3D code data
══════════════════════════════

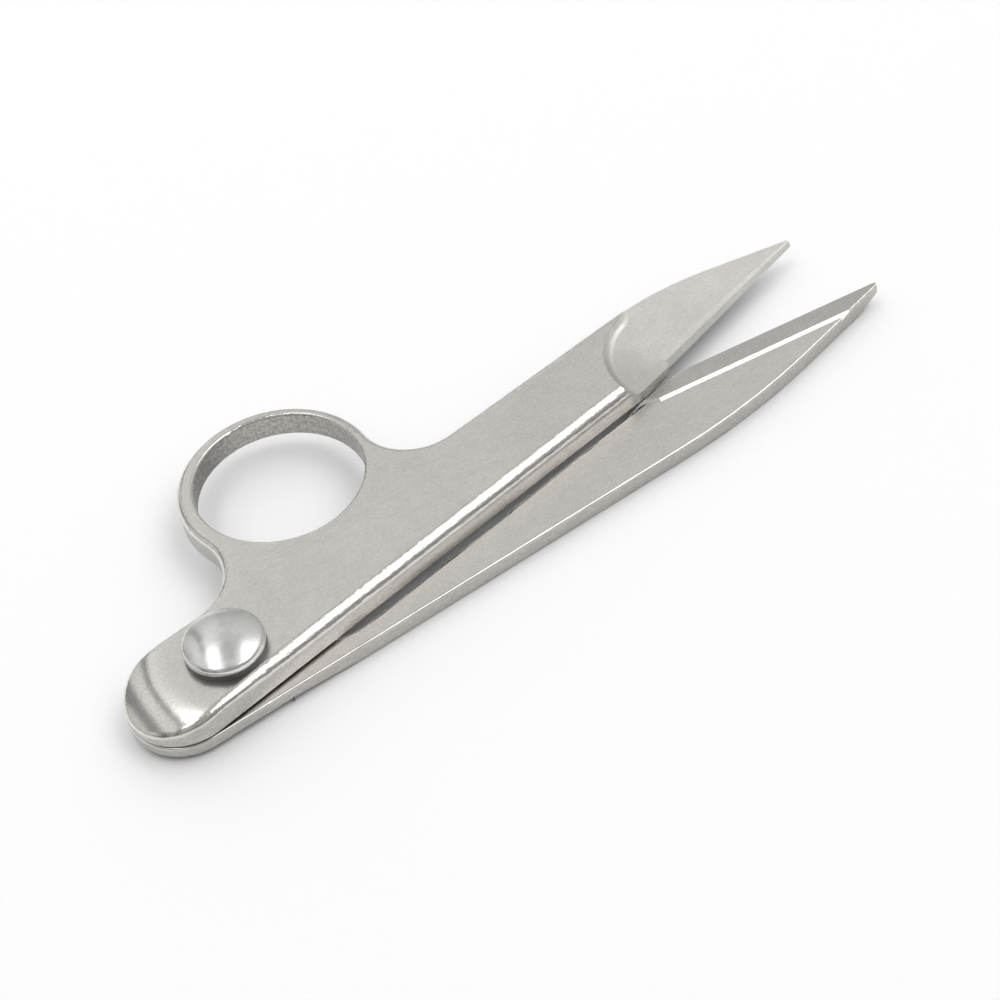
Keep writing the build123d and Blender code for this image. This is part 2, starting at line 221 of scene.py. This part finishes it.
class Graph:
    """Short calls for the nodes of one metal."""

    def __init__(self, name):
        self.material = bpy.data.materials.new(name)
        self.material.use_nodes = True
        self.nodes = self.material.node_tree.nodes
        self.links = self.material.node_tree.links
        self.shader = self.nodes["Principled BSDF"]
        self.shader.inputs["Metallic"].default_value = 1.0
        place = self.nodes.new("ShaderNodeTexCoord")
        self.place = place.outputs["Object"]
        self.length = self.split(self.place)["X"]
        self.width = self.split(self.place)["Y"]
        self.height = self.split(self.place)["Z"]
        self.slope = self.split(place.outputs["Normal"])["Z"]
        self.tilt = self.math("ABSOLUTE", self.slope)

    def put(self, value, socket):
        """A link from an output, or a plain number or colour."""
        if isinstance(value, bpy.types.NodeSocket):
            self.links.new(value, socket)
        else:
            socket.default_value = value

    def split(self, vector):
        node = self.nodes.new("ShaderNodeSeparateXYZ")
        self.put(vector, node.inputs[0])
        return node.outputs

    def math(self, operation, first, second=0.0):
        node = self.nodes.new("ShaderNodeMath")
        node.operation = operation
        self.put(first, node.inputs[0])
        self.put(second, node.inputs[1])
        return node.outputs[0]

    def span(self, value, low, high, at_low=0.0, at_high=1.0):
        """Runs smoothly from one value to another while the input goes from low to high."""
        node = self.nodes.new("ShaderNodeMapRange")
        node.interpolation_type = "SMOOTHSTEP"
        for socket, number in zip(node.inputs, (value, low, high, at_low, at_high)):
            self.put(number, socket)
        return node.outputs[0]

    def noise(self, size, detail=2.0, stretch=(1, 1, 1), turn=0.0):
        """Noise with marks of about a size in metres, longer along an axis that is turned about Z."""
        place = self.nodes.new("ShaderNodeMapping")
        place.vector_type = "TEXTURE"
        place.inputs["Rotation"].default_value = (0, 0, radians(turn))
        place.inputs["Scale"].default_value = stretch
        self.put(self.place, place.inputs["Vector"])
        node = self.nodes.new("ShaderNodeTexNoise")
        node.inputs["Scale"].default_value = 1 / size
        node.inputs["Detail"].default_value = detail
        self.put(place.outputs[0], node.inputs["Vector"])
        return node.outputs["Fac"]

    def swing(self, noise, amount):
        """A factor about one that follows a noise."""
        return self.span(noise, 0.25, 0.75, 1 - amount, 1 + amount)

    def product(self, first, *others):
        for other in others:
            first = self.math("MULTIPLY", first, other)
        return first

    def colour(self, tint, factor):
        node = self.nodes.new("ShaderNodeVectorMath")
        node.operation = "SCALE"
        node.inputs[0].default_value = tint
        self.put(factor, node.inputs["Scale"])
        self.links.new(node.outputs[0], self.shader.inputs["Base Color"])

    def bump(self, height, depth):
        node = self.nodes.new("ShaderNodeBump")
        node.inputs["Distance"].default_value = depth
        self.put(height, node.inputs["Height"])
        self.links.new(node.outputs[0], self.shader.inputs["Normal"])


WARM = (0.735, 0.715, 0.680)
COOL = (0.76, 0.76, 0.75)
TURNED = (0.54, 0.54, 0.53)
WIRE = (0.42, 0.42, 0.43)

# Size of the normal's Z part over which a wall ends, and over which a flat begins
WALL_TILT = (0.10, 0.40)
FLAT_TILT = (0.986, 0.9985)
# The normal's Z part over which the painted shade on faces that look down ends
UNDERSIDE_SHADE = (-0.8, -0.3)

ARM_RELIEF = 0.0012 * MM
# Depth of the marks on the roundings, as a multiple of the relief, and where the heel ends
DIMPLES = 34
BRUSH_LINES = 22
HEEL = (-6 * MM, 1 * MM)
HEEL_MARKS = 0.15
BLADE_MARKS = 0.2
GRIND_START = 69.3 * MM


def painted_blade_sweep(g, start, blade):
    """How much a painted reflection changes a ground blade, over a sweep from darker to lighter
    towards the tip.
    """
    sweep = g.math("ADD", g.length, g.product(g.width, 0.8))
    # Painted reflection: the blade is darker where the grinding starts and lighter towards the tip.
    painted_sweep = g.span(sweep, start + 5 * MM, start + 16 * MM, -0.12, 0.14)
    below = g.span(g.height, TOP - 0.5 * MM, TOP, 1, 0)
    return g.math("ADD", 1.0, g.product(painted_sweep, blade, below))


def bore_painted_shade(g, hole, wall):
    """Painted shade on a bore's wall, mottled and darker towards the heel. hole is x, y and radius.
    """
    x, y, radius = hole
    flatten = g.nodes.new("ShaderNodeVectorMath")
    flatten.operation = "MULTIPLY"
    flatten.inputs[1].default_value = (1, 1, 0)
    g.put(g.place, flatten.inputs[0])
    apart = g.nodes.new("ShaderNodeVectorMath")
    apart.operation = "DISTANCE"
    apart.inputs[1].default_value = (x, y, 0)
    g.put(flatten.outputs[0], apart.inputs[0])
    bore = g.span(apart.outputs["Value"], radius + 0.10 * MM, radius + 0.40 * MM, 1, 0)
    along = g.math("SUBTRACT", g.length, x - 0.1 * radius)
    # Painted shade: the wall is darker towards the heel.
    painted_shade_along = g.span(along, -0.5 * radius, 0.35 * radius, 0.46, 0.86)
    mottle = g.span(g.noise(0.45 * MM, 4), 0.3, 0.7, 0.78, 1.22)
    return g.span(g.product(bore, wall), 0, 1, 1, g.product(painted_shade_along, mottle))


def arm_steel(name, hole=None, land=None, ground_from=None):
    """Buffed flats, marked roundings and duller walls with brush marks and painted shade; faces that
    look down get painted shade too.
    hole is the axis and radius of a bore whose wall has painted shade, land the height of a flat that
    shows the grinding stone's lines, and ground_from where the blade's hazier grinding and a painted
    reflection sweep start."""
    g = Graph(name)
    flat = g.span(g.tilt, *FLAT_TILT)
    wall = g.span(g.tilt, *WALL_TILT, 1, 0)
    cloud = g.noise(14 * MM, 5)
    stain = g.noise(2.2 * MM, 4)
    speck = g.noise(0.32 * MM, 2)
    buffing = g.noise(0.25 * MM, 3, stretch=(14, 1, 1), turn=-4)
    brushing = g.noise(0.22 * MM, 3, stretch=(12, 1, 1), turn=-18)

    factor = g.product(g.swing(cloud, 0.03), g.swing(stain, 0.02))
    factor = g.product(factor, g.swing(speck, 0.06), g.swing(buffing, 0.03))
    # Walls get brush marks and painted shade that makes them darker than the flats.
    brushed_and_shaded_wall = g.span(brushing, 0.25, 0.75, 0.62, 0.80)
    # Faces that look down get painted shade.
    factor = g.product(factor, g.span(wall, 0, 1, 1, brushed_and_shaded_wall), g.span(g.slope, *UNDERSIDE_SHADE, 0.30, 1))
    rough = g.math("ADD", g.span(flat, 0, 1, 0.17, 0.29), g.span(wall, 0, 1, 0, 0.18))
    curved = g.product(g.span(flat, 0, 1, 1, 0), g.span(g.length, *HEEL, HEEL_MARKS, 1))

    if ground_from:
        blade = g.span(g.length, ground_from, ground_from + 1.5 * MM)
        haze = g.product(blade, g.span(g.tilt, 0.90, 0.985, 0.48, 0.34))
        rough = g.math("MAXIMUM", rough, haze)
        # Painted reflection sweep along the blade.
        factor = g.product(factor, painted_blade_sweep(g, ground_from, blade))
        curved = g.product(curved, g.span(blade, 0, 1, 1, BLADE_MARKS))
    rough = g.product(rough, g.swing(stain, 0.08), g.swing(cloud, 0.08))
    # Painted shade on the bore's wall.
    if hole:
        factor = g.product(factor, bore_painted_shade(g, hole, wall))
    if land:
        ground = g.product(g.span(g.height, land - 0.06 * MM, land - 0.02 * MM), flat)
        stone = g.noise(0.13 * MM, 2, stretch=(1, 22, 1), turn=-28)
        lined = g.span(g.product(ground, stone), 0.25, 0.75, 1, 0.90)
        factor = g.product(factor, lined, g.span(ground, 0, 1, 1, 0.84))
        rough = g.math("ADD", rough, g.span(ground, 0, 1, 0, 0.10))

    dimples = g.product(g.noise(0.8 * MM, 3), curved, DIMPLES)
    lines = g.product(g.noise(0.30 * MM, 3, stretch=(26, 1, 1), turn=-4), curved, BRUSH_LINES)
    relief = g.math("ADD", g.math("ADD", speck, buffing), g.math("ADD", dimples, lines))
    g.colour(WARM, factor)
    g.put(rough, g.shader.inputs["Roughness"])
    g.bump(relief, ARM_RELIEF)
    return g.material


def rivet_steel(name, rim):
    """A polished dome over a duller side with painted shade, which ends at the height rim."""
    g = Graph(name)
    above = g.span(g.height, rim, rim + 0.50 * MM)
    dome = g.math("MAXIMUM", g.span(g.tilt, 0.50, 0.82), above)
    cloud = g.noise(4 * MM, 5)
    stain = g.noise(1.1 * MM, 4)
    # Painted shade: the side below the dome is painted dark.
    shade = g.span(dome, 0, 1, 0.16, 1)
    g.colour(COOL, g.product(g.swing(cloud, 0.05), g.swing(stain, 0.04), shade))
    polish = g.span(dome, 0, 1, 0.40, 0.23)
    rough = g.product(polish, g.swing(cloud, 0.20), g.swing(stain, 0.12))
    g.put(rough, g.shader.inputs["Roughness"])
    g.bump(stain, 0.0015 * MM)
    return g.material


def plain_steel(name, tint, rough):
    """Turned or drawn steel with faint rings along its height."""
    g = Graph(name)
    cloud = g.noise(1.5 * MM, 4)
    rings = g.noise(0.12 * MM, 2, stretch=(20, 20, 1))
    g.colour(tint, g.product(g.swing(cloud, 0.08), g.swing(rings, 0.06)))
    g.put(g.product(rough, g.swing(rings, 0.2)), g.shader.inputs["Roughness"])
    g.bump(rings, 0.003 * MM)
    return g.material


def dress(node, material):
    mesh = frame["nodes"][node].data
    mesh.materials.clear()
    mesh.materials.append(material)


bore = next(m for m in frame["record"]["mounts"] if m["name"] == "finger_ring")
hole = (*bore["pos_m"][:2], bore["dims"]["r_mm"] * MM)
RIVET_RIM = TOP + 0.03 * MM + 0.90 * MM
dress("ring_arm", arm_steel("ring_arm_steel", hole=hole, ground_from=GRIND_START))
dress("thumb_arm", arm_steel("thumb_arm_steel", land=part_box("thumb_arm")[1].z))
dress("pivot_rivet", rivet_steel("rivet_steel", RIVET_RIM))
turned = plain_steel("turned_steel", TURNED, 0.34)
for node in ("rivet_washer", "pivot_sleeve", "stop_pin"):
    dress(node, turned)
dress("torsion_spring", plain_steel("spring_steel", WIRE, 0.3))


# ---------------------------------------------------------------- spring


def make_spring():
    """A copy of the spring's own shape, shown in place of the hidden part."""
    spring = bpy.data.objects.new("spring", frame["nodes"]["torsion_spring"].data.copy())
    bpy.context.scene.collection.objects.link(spring)
    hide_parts("torsion_spring")
    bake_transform(spring)


make_spring()
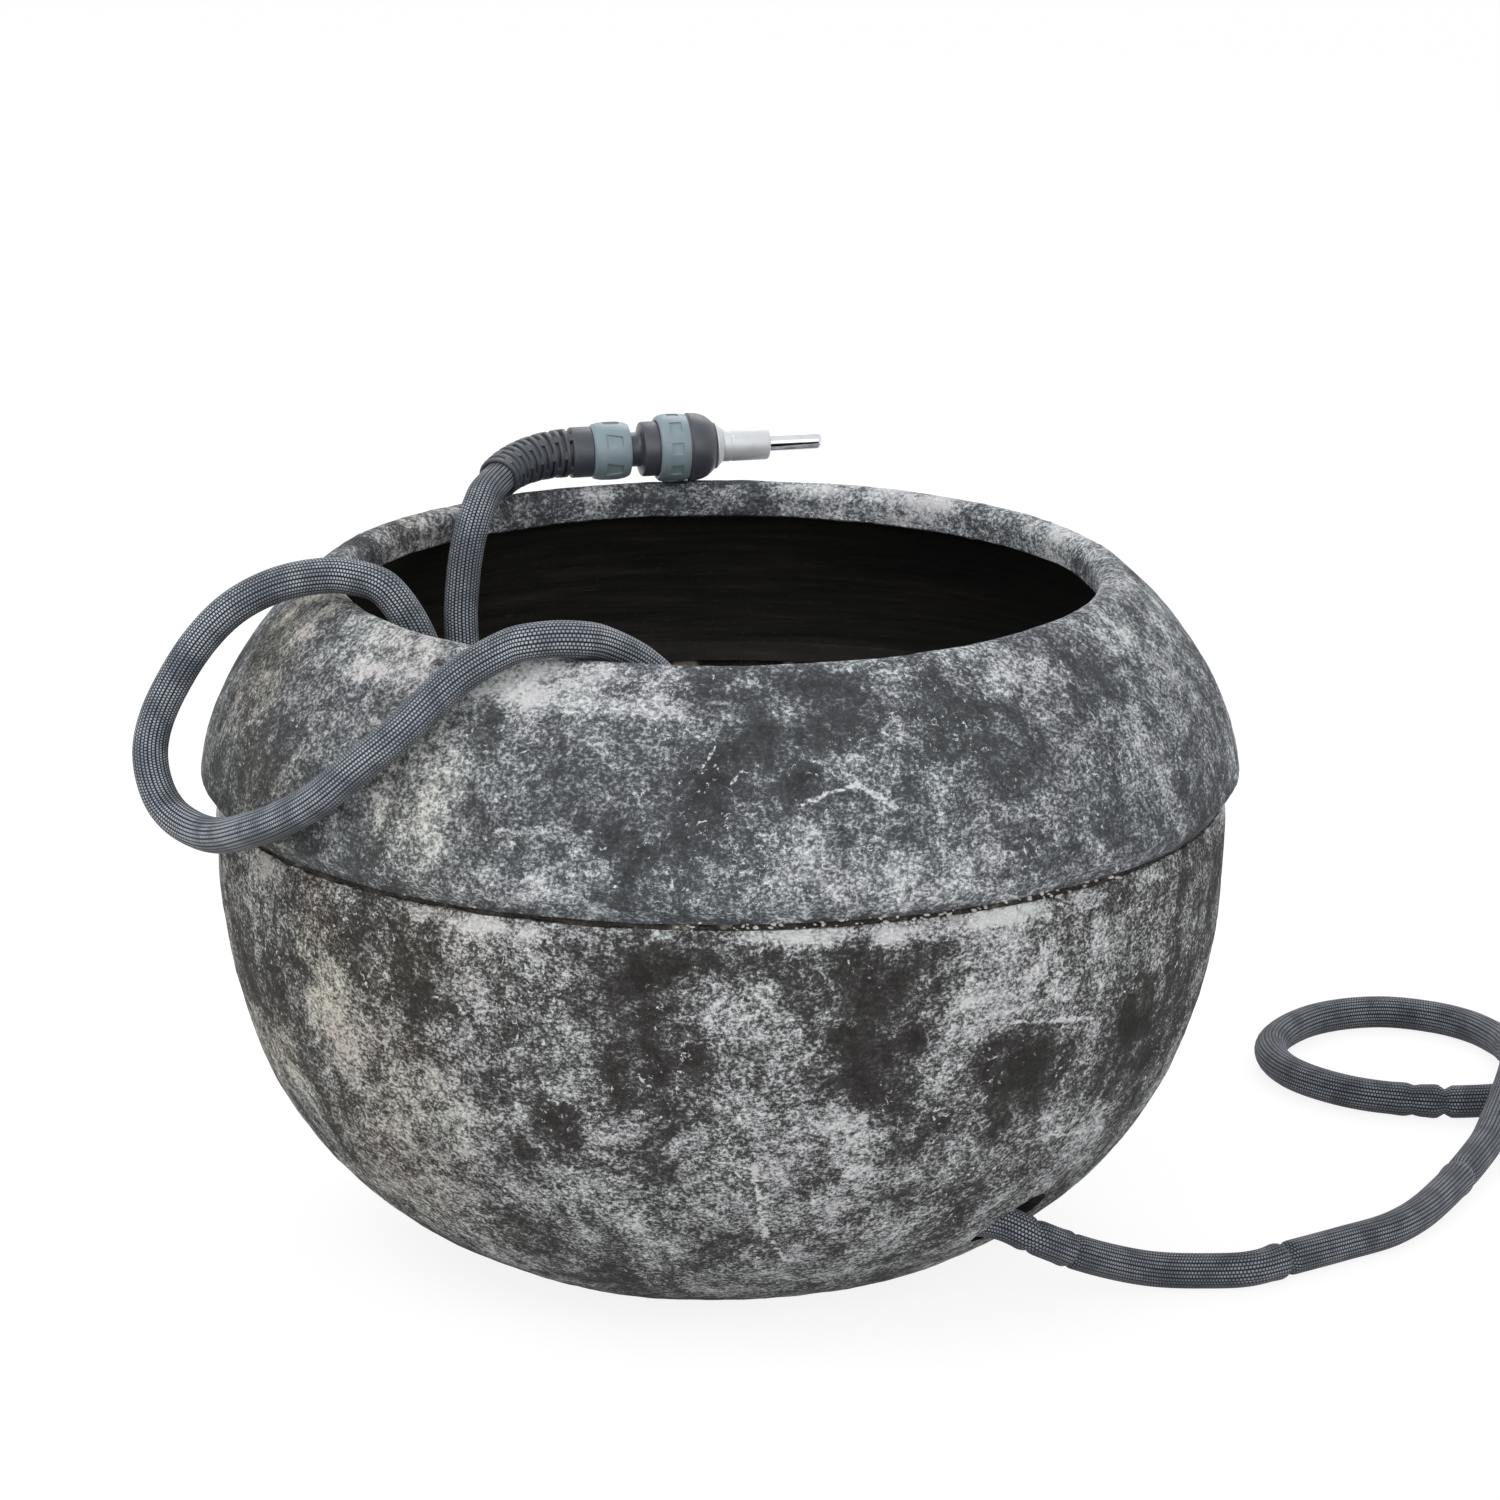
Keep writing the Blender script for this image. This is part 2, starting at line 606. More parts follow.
# %% The cement of the collar
collar_cement = cement(
    "limewashed fibre cement of the collar",
    [
        (0.0, "393A3B"), (0.18, "484A4C"), (0.36, "585B5F"), (0.49, "6D7378"), (0.62, "949A9D"),
        (0.77, "C2C9CD"), (0.96, "F2F4F5"),
    ],
    [
        ((20, -245, 342), 46, -0.22), ((-56, -272, 287), 18, -0.14), ((145, -210, 332), 26, -0.18),
        ((191, -154, 345), 24, -0.18), ((-198, -94, 365), 20, -0.20), ((5, -262, 310), 34, -0.10),
        ((80, -247, 327), 22, 0.20), ((116, -253, 280), 34, 0.18), ((63, -272, 280), 22, 0.10),
        ((-84, -266, 275), 26, 0.28), ((-81, -216, 359), 24, 0.16), ((154, -168, 361), 22, 0.18),
        ((229, -72, 351), 26, 0.16), ((-163, -224, 288), 20, 0.06), ((-223, -120, 336), 28, 0.04),
        ((-130, -230, 310), 24, 0.10),
    ],
    [(369, 9, 0.30), (356, 9, 0.28), (254, 4, -0.30)],
    [
        ((41, -261, 314), (68, -251, 322), 1.9), ((68, -251, 322), (87, -252, 310), 2.2),
        ((-11, -255, 329), (-2, -247, 340), 1.2), ((5, -258, 324), (11, -254, 330), 1.2),
        ((193, -201, 276), (204, -184, 257), 1.8),
    ],
)
print("cement nodes:", len(bowl_cement.node_tree.nodes), len(collar_cement.node_tree.nodes))

# %% [markdown]
# Inside, the pot is bare: dark cement with faint brown streaks that run round it, where the
# mould was brushed out, and damp on the right. The same finish is on the wall of the hole.

# %% Bare cement inside the pot


def bare_cement():
    """Dark unwashed cement with level streaks, and damp on one side."""
    material, tree, shader, _ = start_material(
        "bare brushed cement inside", {"Roughness": 0.8, "Specular IOR Level": 0.3}
    )
    place = add(tree, "TexCoord").outputs["Object"]
    flat = add(tree, "Mapping", {"Vector": place, "Scale": (1, 1, 14)}).outputs[0]
    streaks = noise_at(tree, flat, 12, 5, 0.6)
    speckle = noise_at(tree, place, 260, 3)
    tone = ramp(tree, streaks, [(0.35, "1E1D1C"), (0.55, "2B2A27"), (0.75, "443D35")])
    tone = blend_colours(tree, between(tree, speckle, 0.6, 0.75, 0, 0.5), tone, colour("4C4843"))
    damp = between(tree, add(tree, "SeparateXYZ", {0: place}).outputs["X"], 0.02, 0.16, 0.0, 0.65)
    tone = blend_colours(tree, damp, tone, colour("0E0D0C"))
    tree.links.new(tone, shader.inputs["Base Color"])
    bump(tree, shader, streaks, 0.0012)
    return material


inside_cement = bare_cement()
print("cement inside:", inside_cement.name)

# %% [markdown]
# The mortar deep in the seam is dark with dirt and pale only here and there. The crumbs that
# squeezed out of it stayed white.

# %% Mortar


def mortar_mix(name, stops):
    """Sandy mortar, whose dirt follows the stops of a colour ramp."""
    material, tree, shader, _ = start_material(name, {"Roughness": 0.95})
    place = add(tree, "TexCoord").outputs["Object"]
    dirt = noise_at(tree, place, 60, 4, 0.6)
    sand = noise_at(tree, place, 700, 2)
    tone = ramp(tree, dirt, stops)
    tone = blend_colours(tree, between(tree, sand, 0.5, 0.7, 0, 0.4), tone, colour("6E6860"))
    tree.links.new(tone, shader.inputs["Base Color"])
    bump(tree, shader, sand, 0.0006)
    return material


mortar = mortar_mix("dirty mortar", [(0.45, "1C1917"), (0.58, "38332D"), (0.68, "A39C92")])
lime = mortar_mix("white lime crumbs", [(0.3, "9A9892"), (0.5, "C9C8C4"), (0.7, "E4E4E1")])
print("mortars:", mortar.name, "and", lime.name)

# %% [markdown]
# ## The woven sleeve of the hose
# The hose's sleeve is woven polyester: grey-blue cords run along it, and thin weft rows tie them
# round. It reads as rows of small bright stitches with dark gaps, and every second gap between
# the cords is deeper, which draws thin dark lines along the hose. The pattern reads the tube's
# own map, so it follows every bend. Real rows are about 1.2 mm apart, which is finer than the
# picture can show, so they are drawn 1.7 mm apart. Ground dirt darkens the underside, and all of
# the hose that lies low.

# %% Woven polyester
CORDS_ROUND = 28
ROW_PITCH = 0.0017


def wave(tree, value, per_turn):
    """A row of humps from 0 to 1, one for each unit of the value times per_turn."""
    angle = calculate(tree, "MULTIPLY", value, math.pi * per_turn)
    return calculate(tree, "ABSOLUTE", calculate(tree, "SINE", angle))


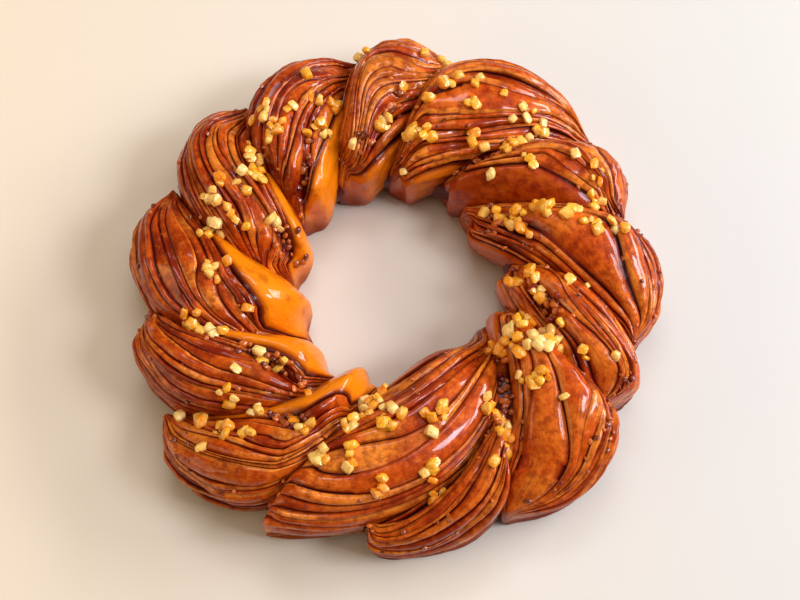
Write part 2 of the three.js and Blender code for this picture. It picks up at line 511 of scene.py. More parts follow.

══════════════════════════════

▶ What the exercise asks
Stopping at the line containing "socket.default_value = value", please repeat exactly every line from the very start of the entries, that line included, and nothing more.

▶ Finished task
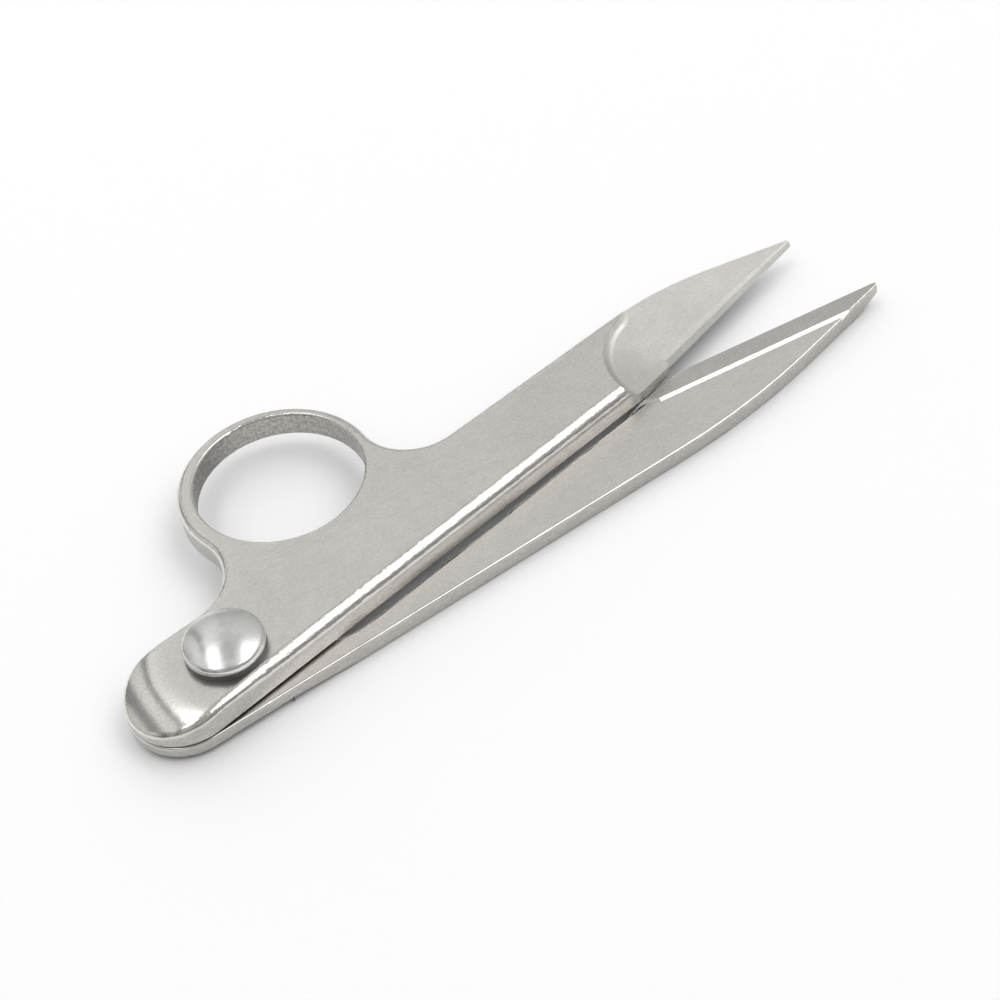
Keep writing the build123d and Blender code for this image. This is part 2, starting at line 221 of scene.py. This part finishes it.
class Graph:
    """Short calls for the nodes of one metal."""

    def __init__(self, name):
        self.material = bpy.data.materials.new(name)
        self.material.use_nodes = True
        self.nodes = self.material.node_tree.nodes
        self.links = self.material.node_tree.links
        self.shader = self.nodes["Principled BSDF"]
        self.shader.inputs["Metallic"].default_value = 1.0
        place = self.nodes.new("ShaderNodeTexCoord")
        self.place = place.outputs["Object"]
        self.length = self.split(self.place)["X"]
        self.width = self.split(self.place)["Y"]
        self.height = self.split(self.place)["Z"]
        self.slope = self.split(place.outputs["Normal"])["Z"]
        self.tilt = self.math("ABSOLUTE", self.slope)

    def put(self, value, socket):
        """A link from an output, or a plain number or colour."""
        if isinstance(value, bpy.types.NodeSocket):
            self.links.new(value, socket)
        else:
            socket.default_value = value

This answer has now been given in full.